Are Our Abstractions Real?
We might at this point stop and ask, are all these abstractions real, and if they are, in what sense are they real?
We might be tempted to say that none of them are really real, and that all that is real is the fully determinate whole of reality, with nothing excluded. If we do that, we throw away everything. We lose not only the Forms, not only matter, but also other abstractions such as the laws of physics and the objects of mathematics. We would have to say that none of these things are really real. We could, however, still maintain that our various abstractions remain practically indispensable.
Alternatively, we might say that they are real substructures of the fullness of reality. They are not concretely real as actual things in the world, but they are real aspects of the world, with real implications. They are reality as it appears through a certain valid (but not exhaustive) scheme of abstractions, that captures a real part of the structure of reality, despite all being incapable of capturing the full picture.
A third possible answer would be to say that they primarily represent not a limited aspect of actuality, but a range of possibilities. So the Form, "man", for example, would be not just a certain substructure of actual reality, but the full range of possible determinate realisations of that substructure. The concept of "atoms", likewise, would include within itself the full range of possible configurations of atoms. The blank aspect of the abstraction, its emptiness, is its most important element, just as the variables "x" and "y" are the heart of an equation, or how the hollow is the main part of the bowl. In that case, our abstractions are real possibilities, but not real actualities.
At this point, we need to ask, is "possibility" real, or is it merely an illusion resulting from our limited perspectives? It may be thought that the concept of "possibility" is just an artefact of our ignorance -- blank spaces in our knowledge of reality, not in reality itself. Reality, in that case, is fully actual and determinate. There is no space for genuine chance or free will, and time itself is an illusion. If we take that position, then taking the third answer above would mean abstractions are decidedly non-real.

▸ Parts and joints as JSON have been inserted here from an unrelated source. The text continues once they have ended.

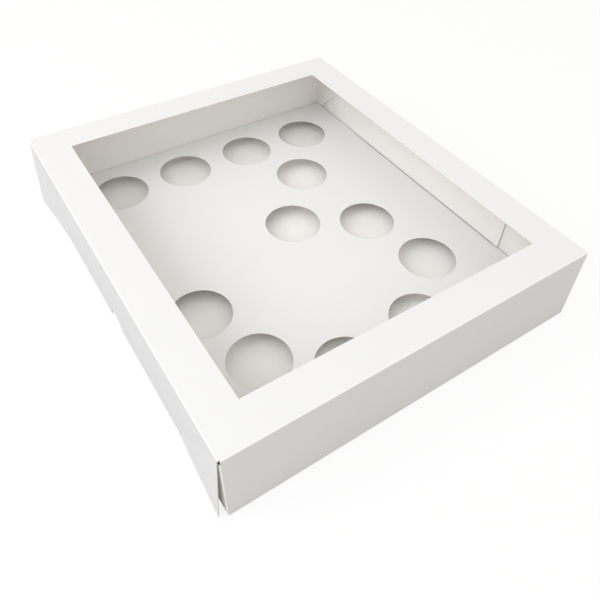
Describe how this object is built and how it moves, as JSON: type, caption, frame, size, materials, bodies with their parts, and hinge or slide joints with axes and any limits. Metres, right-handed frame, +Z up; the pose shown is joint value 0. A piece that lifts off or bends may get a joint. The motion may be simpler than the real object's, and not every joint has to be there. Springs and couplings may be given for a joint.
{
  "type": "cupcake box",
  "caption": "Shallow white card box with a hinged window lid and a raised insert with round holes that hold cupcakes.",
  "frame": {"origin": "centre of the underside of the tray's base", "axes": "+Z up, -X the side that opens, +X the hinge side, -Y the side from which the insert's hole pattern reads upright"},
  "size_m": [0.3615, 0.4124, 0.0762],
  "materials": {
    "tray_card": "uncoated white paperboard",
    "insert_card": "uncoated white paperboard",
    "lid_card": "smooth white paperboard",
    "clear_film": "clear gloss film"
  },
  "bodies": {
    "tray_body": {"tray": "tray_card", "cupcake_insert": "insert_card", "hinge_flap": "tray_card"},
    "lid_body": {"lid": "lid_card", "window_film": "clear_film"}
  },
  "joints": [
    {"name": "lid_hinge", "type": "hinge", "parent": "tray_body", "child": "lid_body", "pos_m": [0.1778, 0, 0.0756], "axis": [0, 1, 0], "range_deg": [0, 180]}
  ]
}
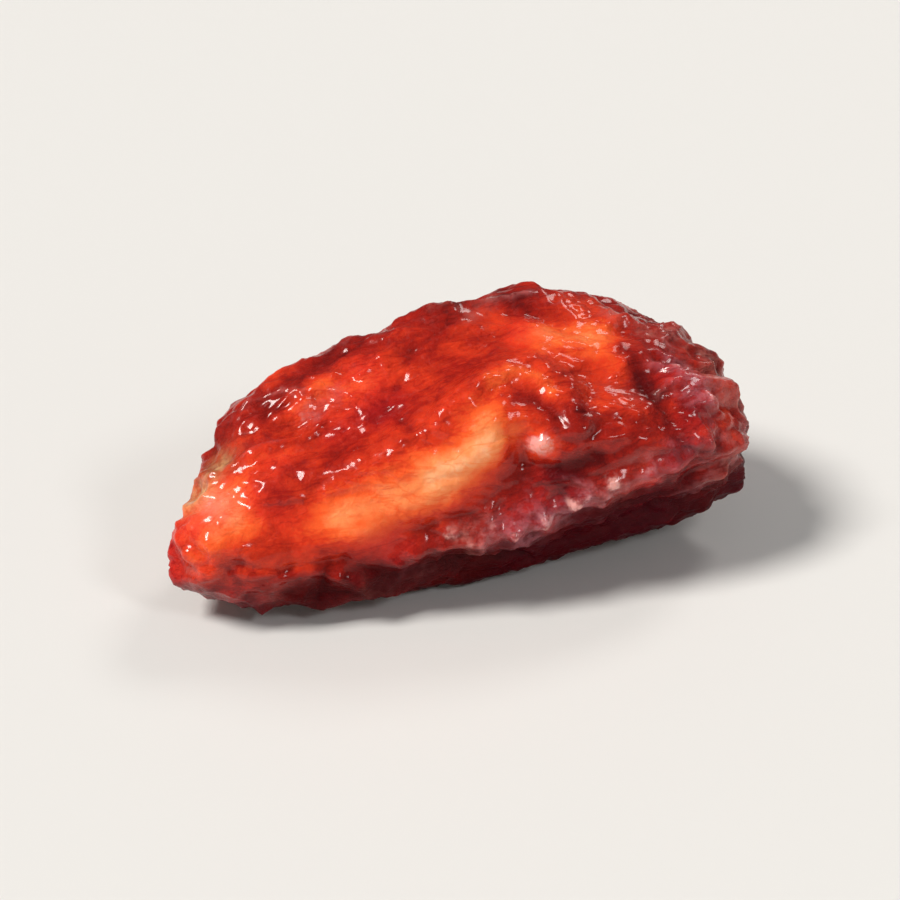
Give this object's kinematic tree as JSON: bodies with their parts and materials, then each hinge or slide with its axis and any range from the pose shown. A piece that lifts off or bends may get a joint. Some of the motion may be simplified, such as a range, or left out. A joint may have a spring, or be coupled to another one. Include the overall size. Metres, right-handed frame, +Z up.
{
  "type": "dried pomegranate seed",
  "caption": "Single dried pomegranate seed: a wrinkled, glossy orange-red aril dried on to its angular kernel, narrow at one end and blunt at the other, lying on a small flat spot.",
  "frame": {"origin": "on the surface that the seed lies on, under the middle of its box", "axes": "+X along the seed from its narrow end to its blunt end, +Y to the back, away from the long crest, +Z up, away from the flat spot that it rests on"},
  "size_m": [0.0082, 0.0042, 0.0034],
  "materials": {
    "dried_pulp": "glossy, semi-translucent dried pulp, orange-red with a golden-tan crest where the kernel shows through, deep red hollows and maroon, purple-grey wrinkled film at the edges"
  },
  "bodies": {
    "root": {"pomegranate_seed": "dried_pulp"}
  },
  "joints": []
}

Alternatively, we can accept possibility as a genuine part of reality. This fits nicely with our common sense picture of reality, where possibility is an inescapable part of everyday life, and something we cannot refuse to think about. Especially in the case of our own decisions, we cannot live effectively if we refuse to consider our possible choices and instead just say "there is only one choice that is really possible, and that one is inevitable". We have to live as if the future is undecided, if we want to make good choices and live well.
I will also note that the idea that possibility is an illusion resulting from limited perspectives only makes sense if we suppose there is some unlimited perspective with the full picture. For reasons I've gone into elsewhere, I do not believe this is the case.
Returning to the second answer (that abstractions represent substructures), this answer has a problem in that it fails to account for mathematics. For the empirical sciences, we might fairly view their various concepts as representing real substructures of reality, uncovered through careful observation. But this is simply not how mathematics is done. Mathematics is played out in the imaginations of mathematicians, exploring the different possibilities of structure that might be achieved. These structures may be found in reality, but there is no requirement for them to be. And crucially, mathematics cannot be either falsified or confirmed by empirical observations. It simply does not care for physical reality. (I wrote more about the nature of mathematics as exploring possibility in this post.)
For all these reasons, I think a combination of the second and third answers is correct, and that possibility should be accepted as a genuine aspect of reality.
This allows us to clarify what was meant earlier by the immaterial "realm" of Forms. We can understand it as a "space" of possibilities. We explore this possibility space every day, via our imaginations and via experimenting with new things. This helps resolve the epistemological problems of the theory of forms, since we no longer need to view the realm of Forms as inaccessible to us. In fact, we are engaged with it all the time.
The Ultimate Abstraction
If we continue these processes of abstraction to their limits, we eventually end up at the Neoplatonic idea of 'the One' (not to be confused with the romantic idea of 'the One'...) and the Aristotelian idea of 'prime matter'. Both encompass the entire universe. Both are perfectly indeterminate, perfectly simple. They are the ultimate abstraction, excluding the entirety of reality and leaving behind only a single great blank. Pure indeterminacy, openness, possibility.
Is this ultimate abstraction real? And if it is, in what sense is it real?
It is clearly not real in the way that concrete actual reality is real. It is not something we can touch or change or locate.
Nor is it real as a substructure of reality. All that is determinate has been abstracted away from it. Our abstractions each present a simplified and unified picture of reality, but the One is simplification and unification to the point that no picture remains at all. It provides us with absolutely no information3.
But we can see it as representing real possibility — unlimited possibility. It doesn't tell us how things are, it tells us there are no ultimate limitations upon what may be. It tells us that none of our abstractions are the final word on reality. None of our fixed concepts or doctrines capture the fullness of reality. None are immutable.
The point is that there is no "ground" to reality. The ground is groundlessness. We're not standing on solid ground; we're mid freefall.
Over to you
Is materialism a case of mistaking an abstraction for reality itself?
Are the Forms a useful and salvageable concept?
Is possibility part of reality, or does it exist only in our ignorance?
Has Western philosophy neglected emptiness?
Let me know your thoughts in the comments!
This is what Whitehead's referred to as ‘the fallacy of misplaced concreteness'
In the context of Information Theory, information is understood as the reduction in uncertainty. For example, in a game of 'Guess Who?' with each question you narrow down the possibilities of who your opponent may be, reducing your uncertainty and so gaining information on who they are. In this context, it is unsurprising that the One should provide us no information. It does nothing to narrow down the possibilities, and in fact is nothing but possibility, nothing but indeterminacy.
A perhaps relevant quote: "when the doors of perception are cleansed, things are seen as they are; infinite" -- William Blake
I think Plato's forms are closest to being real as mathematical abstractions. The possibilities bring to mind quantum states.